---- DATA TO PROCESS
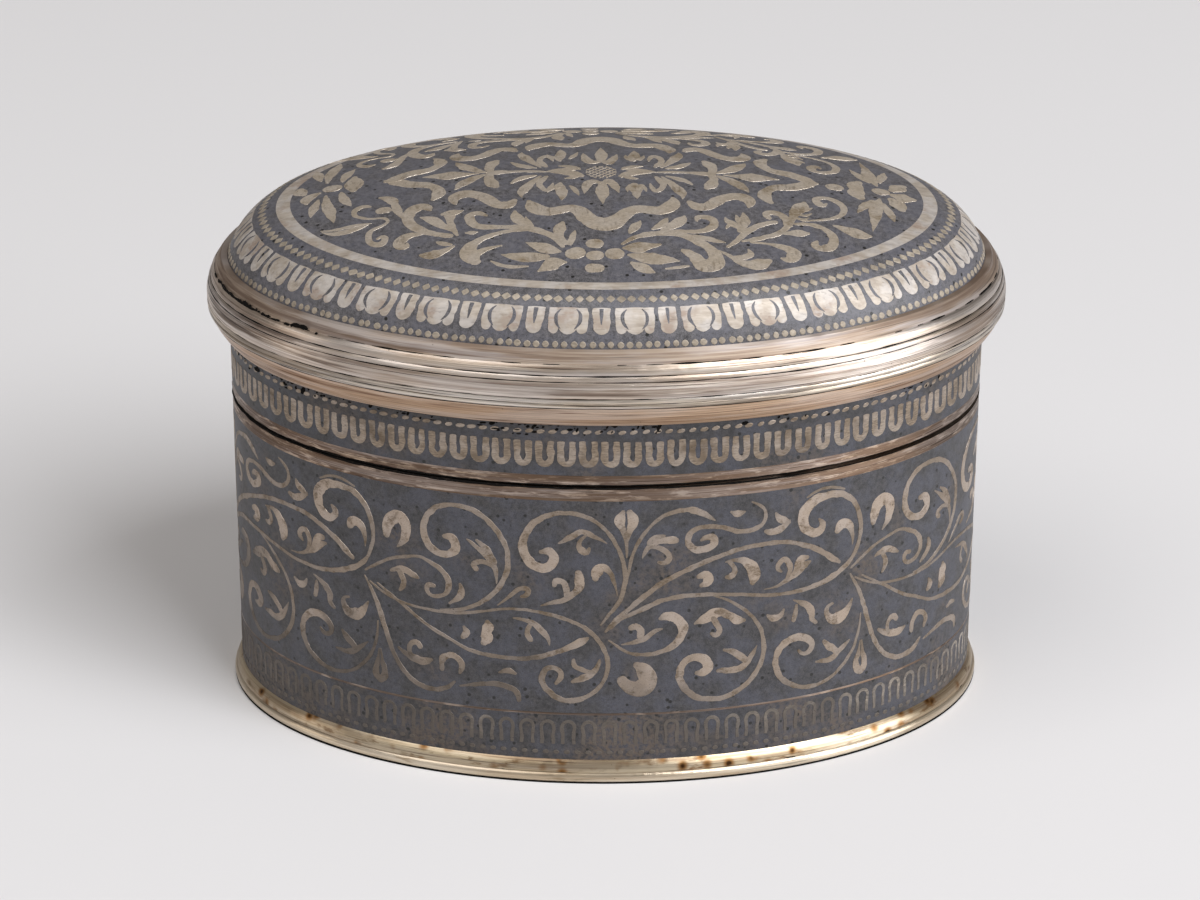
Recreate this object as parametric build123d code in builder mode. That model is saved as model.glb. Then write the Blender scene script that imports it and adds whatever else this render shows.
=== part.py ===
"""Oval silver lime box with niello panels and a lift-off lid.

Millimetres, +Z up. The origin is on the table under the middle of the box, with +X along its length.
The box is an oval wall on a foot, with a bezel inside its mouth. The lid is a domed plate on an upright
collar that slips over the bezel, with a drawn moulding soldered round it. The niello panels are inlays
let into the silver, flush with its face.
"""
from build123d import *
import os

# Plan of the box: an oval, given by half of its length and half of its width
half_length = 32.0
half_width = 20.8

# Silver sheet and inlay
lid_sheet = 0.9  # thickness of the lid's collar and of its domed plate
bezel_sheet = 0.7
base_sheet = 0.9
niello_depth = 0.3
slip_clearance = 0.12  # between the bezel and the lid's collar, all round

# Foot, from the table up
foot_ring_height = 0.95
foot_ring_reach = 0.7  # how far the foot stands out from the wall
foot_ring_rounding = 0.4
foot_wire_height = 1.0
foot_wire_reach = 0.5
base_recess = 0.3  # the base plate is this far above the table

# Body
mouth_height = 27.2  # top edge of the body's wall above the table
mouth_margin = 1.1  # plain silver above the scroll panel
border_height = 4.25  # niello border above the foot
border_line = 0.2  # silver line between the border and the scroll panel
bezel_seat = 8.0  # length of the bezel inside the wall
bezel_rise = 6.0  # length of the bezel above the wall

# Lid
seam_gap = 0.35  # open seam between the body's wall and the lid's collar
collar_margin = 0.85  # plain silver below the collar's niello band
collar_height = 5.55  # upright collar that shows below the moulding
dome_rise = 7.1  # from the edge of the domed plate to its top
shoulder_inset = 4.8  # how far in from the edge the shoulder starts to turn down, at the long end
shoulder_drop = 2.8  # how far the shoulder starts below the top
shoulder_border = 4.2  # niello border on the shoulder, measured in from the edge at the long end
ring_width = 1.2  # plain silver ring inside that border
cap_stand = 0.1  # the moulding stands this far above the dome's edge

# Drawn moulding of the lid, from its lower edge up. Each wire has its height, how far its lower and upper
# edges stand out from the collar, and how much its face swells between them.
moulding_wires = {
    "lid_cove_wire": (2.05, 0.40, 1.66, 0.12),
    "lid_thread_lower": (0.45, 1.66, 1.76, 0.10),
    "lid_thread_upper": (0.45, 1.76, 1.78, 0.08),
    "lid_band_wire": (1.40, 1.80, 1.68, 0.10),
    "lid_reed_narrow": (0.45, 1.66, 1.48, 0.08),
    "lid_reed_wide": (0.85, 1.46, 1.10, 0.12),
    "lid_cap_wire": (0.90, 1.12, 0.50, 0.06),
}

# Levels and outlines that follow from them
wall_sheet = lid_sheet + slip_clearance  # the bezel fits the wall and clears the lid's collar
wall_low = foot_ring_height
border_low = foot_ring_height + foot_wire_height
panel_low = border_low + border_height + border_line
panel_high = mouth_height - mouth_margin
bezel_low = mouth_height - bezel_seat
bezel_high = mouth_height + bezel_rise
lid_low = mouth_height + seam_gap
band_low = lid_low + collar_margin
moulding_low = lid_low + collar_height
moulding_height = sum(wire[0] for wire in moulding_wires.values())
dome_low = moulding_low + moulding_height - cap_stand
dome_high = dome_low + dome_rise
border_reach = half_length - shoulder_border
field_reach = border_reach - ring_width
oval_ratio = half_width / half_length


def oval(outset, mode=Mode.ADD):
    """Outline of the box's plan, moved out by outset."""
    Ellipse(half_length + outset, half_width + outset, mode=mode)


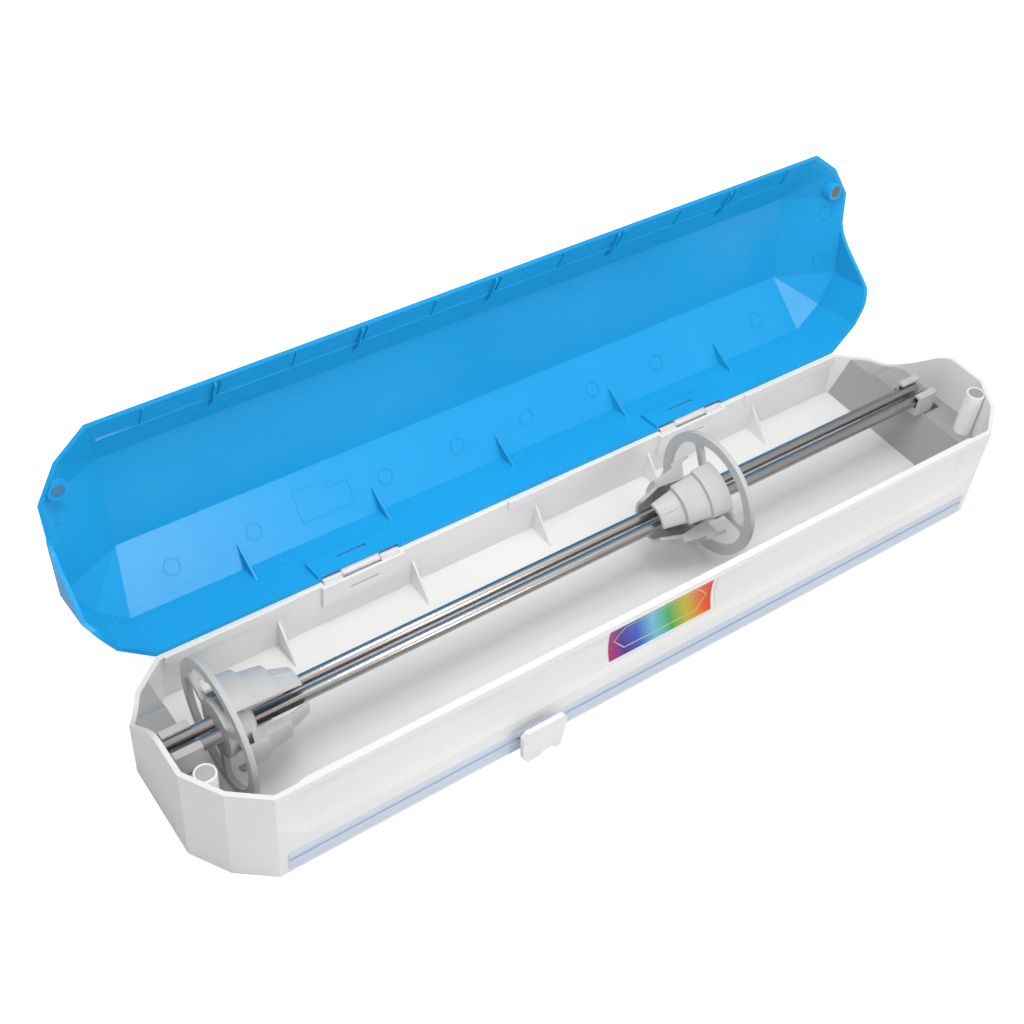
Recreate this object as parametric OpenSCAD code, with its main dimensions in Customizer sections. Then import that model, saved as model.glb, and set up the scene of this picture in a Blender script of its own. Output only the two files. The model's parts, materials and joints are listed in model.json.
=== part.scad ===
--------
→ PROBLEM DETAILS: Starting from the line containing "Recreate this object as parametric OpenSCAD" and ending with the final line of the data, reproduce each line exactly as it appears, including no other lines.

→ SOLUTION:
Recreate this object as parametric OpenSCAD code, with its main dimensions in Customizer sections. Then import that model, saved as model.glb, and set up the scene of this picture in a Blender script of its own. Output only the two files. The model's parts, materials and joints are listed in model.json.
=== part.scad ===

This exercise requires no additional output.